Mdou Moctar Was Triumphant in Toronto

Phoenix Concert Theatre, July 25

With Hot Garbage

Photo: Stephen McGill

BY Isabel Glasgow Published Jul 26, 2023

A beaming grin of gratitude shone on Tuareg guitarist Mdou Moctar's face whenever he roamed the edge of the stage at Toronto's Phoenix Concert Theatre, getting as close to his audience as possible. His humble awe was surely familiar to fans who caught his opening set for Parquet Courts in March 2022, but this time, the room was packed specifically for him — a triumph well worth smiling about.

Moctar's widespread appeal was affirmed by his diverse crowd, where several generations of music enthusiasts could be found in the same square metre. His appreciation within the modern psych community made local fuzzed-out favourites Hot Garbage a fitting opener; the four piece brought slightly sinister energy as they burned through moody, hypnotic highlights of debut album Ride. The number of heads bobbing along — particularly during standout "Sometimes I Go Down" — made their upward trajectory within and beyond the Toronto music scene all the more evident.


A few puffs of the smoke machine was all it took to rile up the crowd for Moctar's dusty desert blues — a fusion of rock and blues with Saharan music — and for just over an hour, Moctar, rhythm guitarist Ahmoudou Madassane, bassist Mikey Coltun, and drummer Souleymane Ibrahim delivered relentless energy and groove. Rather than bursting into its rollicking riff as one would expect, Moctar and band began the title track of 2021's excellent Afrique Victime in a dreamy haze as he passionately sang about political injustice in Niger — a fitting opener for a Canadian audience able to understand its French lyrics.

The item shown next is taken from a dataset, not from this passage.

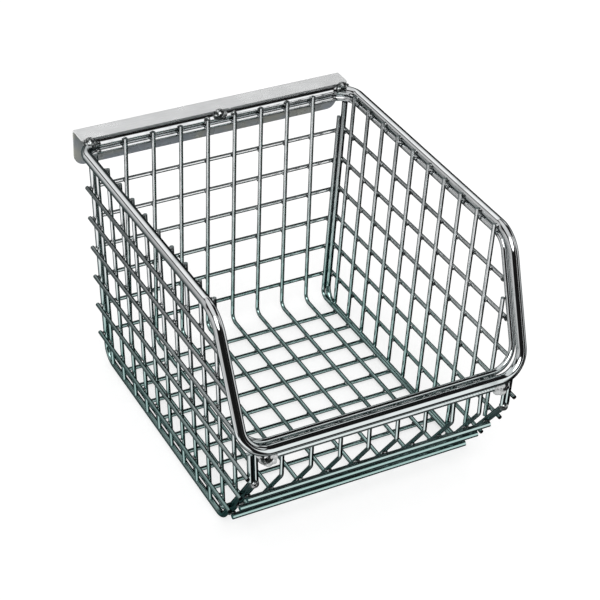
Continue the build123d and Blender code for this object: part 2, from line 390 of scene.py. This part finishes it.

A break between songs due to a broken capo only heightened the energy as Moctar resumed with "Tarhatazed," headbanging along to his own playing nearly as much as his audience while encouraging them to clap along. Throughout the set, Moctar made rapid-fire picking — with no pick, no less — seem entirely effortless. Between call-and-response vocals sung in his native Tamasheq, solos ebbed and bent with intensity and inventiveness, leaving his typically lengthy jams feeling both infinite and over in a heartbeat. His energy was clearly infectious, inciting movement on the verge of a mosh pit as the show neared its end.


His mesmerizing set may have felt deceptively short, but resumed in full force during an epicly jammed out "Chismiten" encore, where teases of songs played earlier in the night snuck in like a highlight reel of his stunning performance. Many of Moctar's studio recordings aim to be as far removed from the studio as possible, simply documenting one iteration of a jam hashed out on the road. With this in mind, it made sense how well his music translated back into the live setting it was born out of.

Left-handed and self-taught, it may seem lazy (or blasphemous) to compare Moctar's scintillating, high speed riffs to those of Jimi Hendrix, but his peerless, virtuosic playing makes it only sensible to compare him to an artist known for being incomparable. With a start performing at weddings, often without a stage to separate artist and crowd, Moctar's music is rooted in community and meant for dancing; the connection between artist and audience felt palpable during his set. As the band left the stage, Coltun ran back to hand the broken capo to an ecstatic fan at front centre as Moctar smiled at the audience with his hands on his heart, simply reflecting how music connects us all.